Study of structural and conduction properties of Co3O4-doped corundum-type Mg4Ta2O9 ceramics

Abstract

The effects of structural distortion on charge transport, crystal defects and relaxor response are studied for corundum-type (Mg_1−xCo_x)₄Ta₂O₉ (x = 0–0.5) ceramics. XRD analysis reveals that A-site substitution takes place up to x = 0.3, whereas further increasing the Co concentration causes a charge imbalance to be created by heterovalent substitution of Co³⁺ in place of Mg²⁺. In order to maintain the charge neutrality, B-site substitution takes place for x = 0.4 and 0.5. This paper has established a relation between polyhedral distortion and the conduction mechanism in ceramics.
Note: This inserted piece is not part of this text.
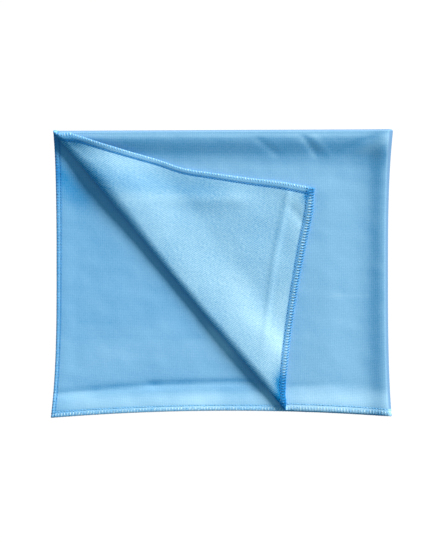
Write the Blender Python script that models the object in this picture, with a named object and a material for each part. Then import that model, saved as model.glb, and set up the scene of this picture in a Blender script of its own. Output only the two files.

Impedance measurements were made on the prepared samples over a wide range of temperatures (30–450 °C) and frequencies (100 Hz to 1 MHz). Heterovalent A-site substitution and cationic vacancies gradually increase the polyhedral distortion, leading to a decrease in the activation energy for the conduction process. B-site substitution reduces the cationic vacancies and strengthens the activation energy. For samples having x = 0.1–0.4, the barrier-hopping mechanism dominates, whereas for x = 0 and 0.5, the polaron conduction mechanism plays the dominant role in the ac conduction process. Moreover, the samples having x = 0.1 and 0.2 exhibit an additional quantum tunnelling process at low temperatures due to the inadequacy of the energy for ionic conduction. In complex electric modulus analysis, broad peaks are observed in the M′′ versus frequency plots, which are ascribable to the existence of several potential minima for central cations within the octahedron.